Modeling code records
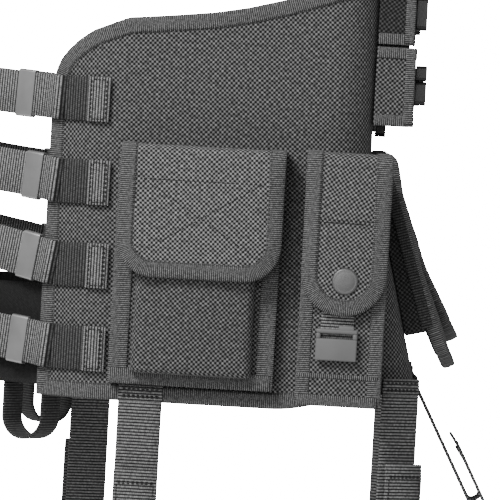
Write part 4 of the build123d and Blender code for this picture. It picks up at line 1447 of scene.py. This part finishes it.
def hanger_loop(base):
    place = base @ Matrix.Translation((-30, -6, WAIST_SINK - 12.6))
    turn = place.to_3x3()
    side = (turn @ Vector((0, 0, 1))).normalized()
    ring = [hanger_point(k) for k in range(HANGER_TURNS)]
    frames = []
    for i, (u, v) in enumerate(ring):
        before, after = neighbours(ring, i, True)
        along = (turn @ Vector((after[0] - before[0], after[1] - before[1], 0))).normalized()
        frames.append((place @ Vector((u, v, 0)), side, side.cross(along) * -1))
    section = strap_section(24, LOOP_THICKNESS)
    # The loop hangs inside, and its darker webbing is painted shade.
    loop = outward(sweep("right_hanger_webbing", frames, section, PAINTED_SHADE_WEBBING, True))
    both_sides(loop, slot="webbing", shared=["hanger_loops"])


def drag_handle():
    base = stand((0, BACK_Y + 0.2, -152), (0, 0, 1), (0, 1, 0))
    path = refined(curved([(-51, 1.1), (-39, 1.1), (-27, 18), (27, 18), (39, 1.1), (51, 1.1)], 7), 3)
    handle = strap("drag_handle_webbing", base, path, WEBBING, LOOP_THICKNESS, STRAP_WEBBING)
    settle(handle, nodes=["drag_handle"], slot="webbing")


def plain_nodes():
    """Moulded buckles and pressed studs keep their own shape and take their finish here."""
    buckles = ["buckle_sockets"]
    buckles += [f"{side}_{place}_chest_plug" for place in ("lower", "upper") for side in SIDES]
    buckles += ["lower_closure_plug", "upper_closure_plug"]
    finishes = {"snap_studs": CAP_METAL} | {name: BUCKLE_PLASTIC for name in buckles}
    for name, material in finishes.items():
        slots = frame["nodes"][name].data.materials
        slots.clear()
        slots.append(material)


# ---------------------------------------------------------------- the studio and the vest
place_camera()
set_world()
place_light("key", (-1.7, 1.0, 1.2), 0.8, 44)
place_light("fill", (-2.3, 0.3, 0.1), 1.0, 10)
place_light("front", (-0.4, -2.2, 0.7), 1.2, 4)
place_light("back", (1.2, 1.8, 0.8), 1.2, 14)
right_front_panel()
side_rows()
keepers()
utility_pouch()
radio_pouch()
snap_cap()
clip_tab()
magazine_pouches()
chest_pouches()
belt_loops()
back_panel()
shoulders()
closures()
waist_stand = skin_stand(66, HEM + 6, -6.2)
waist_elastic(waist_stand)
hanger_loop(waist_stand)
drag_handle()
plain_nodes()
floor()
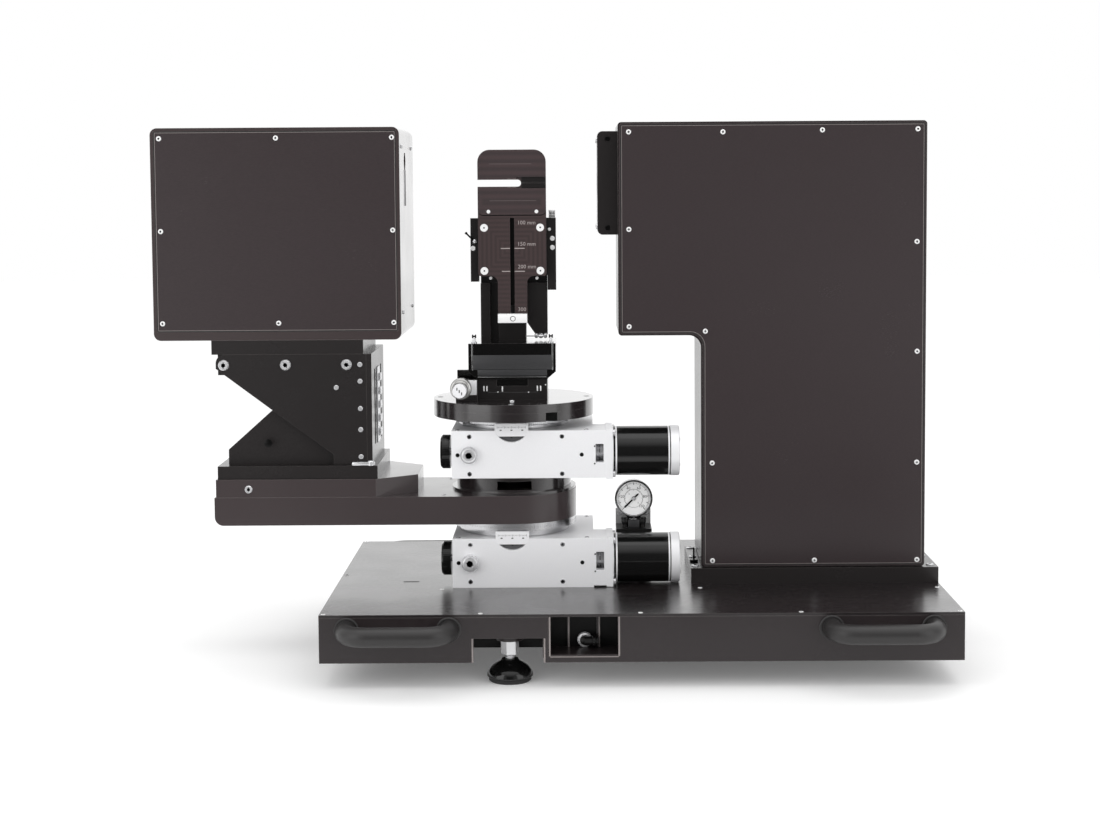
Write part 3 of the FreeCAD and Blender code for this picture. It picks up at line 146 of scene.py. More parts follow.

(WHAT TO DO):
Reproduce the records above exactly as they appear.

(THE COMPLETED TASK):
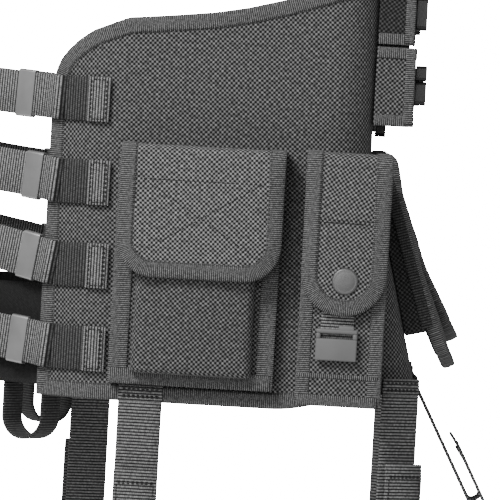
Write part 4 of the build123d and Blender code for this picture. It picks up at line 1447 of scene.py. This part finishes it.
def hanger_loop(base):
    place = base @ Matrix.Translation((-30, -6, WAIST_SINK - 12.6))
    turn = place.to_3x3()
    side = (turn @ Vector((0, 0, 1))).normalized()
    ring = [hanger_point(k) for k in range(HANGER_TURNS)]
    frames = []
    for i, (u, v) in enumerate(ring):
        before, after = neighbours(ring, i, True)
        along = (turn @ Vector((after[0] - before[0], after[1] - before[1], 0))).normalized()
        frames.append((place @ Vector((u, v, 0)), side, side.cross(along) * -1))
    section = strap_section(24, LOOP_THICKNESS)
    # The loop hangs inside, and its darker webbing is painted shade.
    loop = outward(sweep("right_hanger_webbing", frames, section, PAINTED_SHADE_WEBBING, True))
    both_sides(loop, slot="webbing", shared=["hanger_loops"])


def drag_handle():
    base = stand((0, BACK_Y + 0.2, -152), (0, 0, 1), (0, 1, 0))
    path = refined(curved([(-51, 1.1), (-39, 1.1), (-27, 18), (27, 18), (39, 1.1), (51, 1.1)], 7), 3)
    handle = strap("drag_handle_webbing", base, path, WEBBING, LOOP_THICKNESS, STRAP_WEBBING)
    settle(handle, nodes=["drag_handle"], slot="webbing")


def plain_nodes():
    """Moulded buckles and pressed studs keep their own shape and take their finish here."""
    buckles = ["buckle_sockets"]
    buckles += [f"{side}_{place}_chest_plug" for place in ("lower", "upper") for side in SIDES]
    buckles += ["lower_closure_plug", "upper_closure_plug"]
    finishes = {"snap_studs": CAP_METAL} | {name: BUCKLE_PLASTIC for name in buckles}
    for name, material in finishes.items():
        slots = frame["nodes"][name].data.materials
        slots.clear()
        slots.append(material)


# ---------------------------------------------------------------- the studio and the vest
place_camera()
set_world()
place_light("key", (-1.7, 1.0, 1.2), 0.8, 44)
place_light("fill", (-2.3, 0.3, 0.1), 1.0, 10)
place_light("front", (-0.4, -2.2, 0.7), 1.2, 4)
place_light("back", (1.2, 1.8, 0.8), 1.2, 14)
right_front_panel()
side_rows()
keepers()
utility_pouch()
radio_pouch()
snap_cap()
clip_tab()
magazine_pouches()
chest_pouches()
belt_loops()
back_panel()
shoulders()
closures()
waist_stand = skin_stand(66, HEM + 6, -6.2)
waist_elastic(waist_stand)
hanger_loop(waist_stand)
drag_handle()
plain_nodes()
floor()
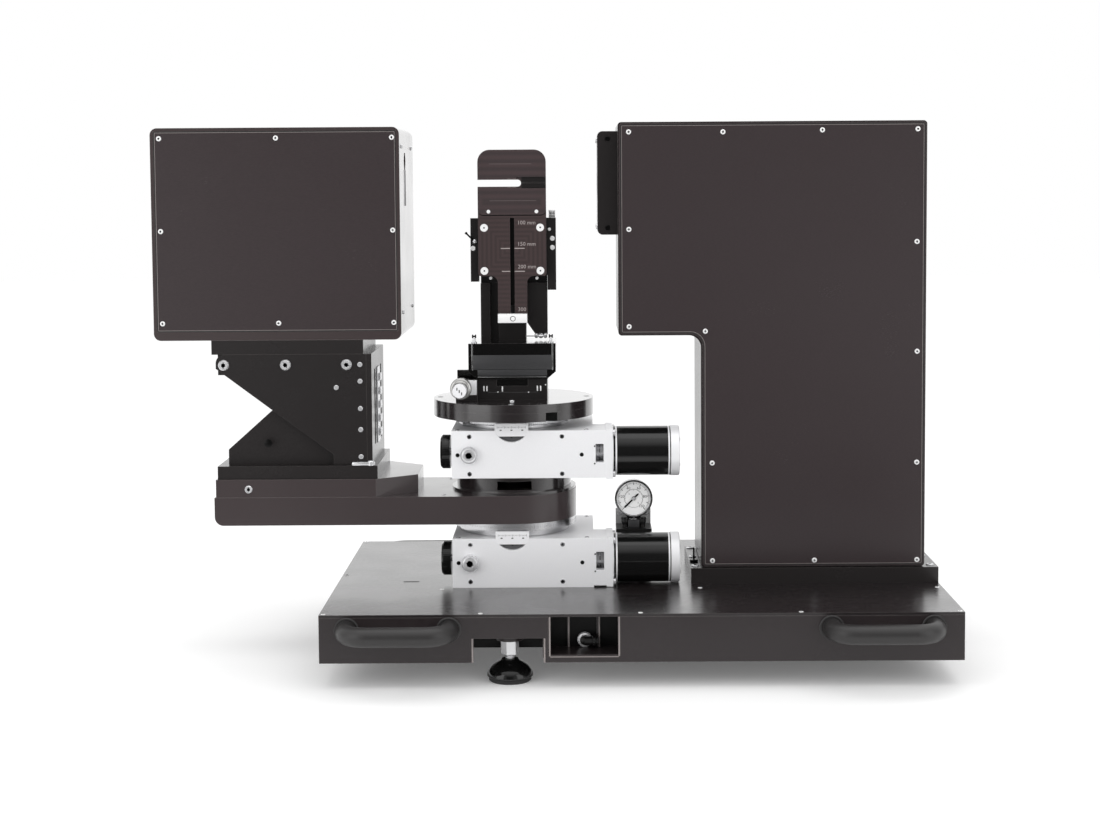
Write part 3 of the FreeCAD and Blender code for this picture. It picks up at line 146 of scene.py. More parts follow.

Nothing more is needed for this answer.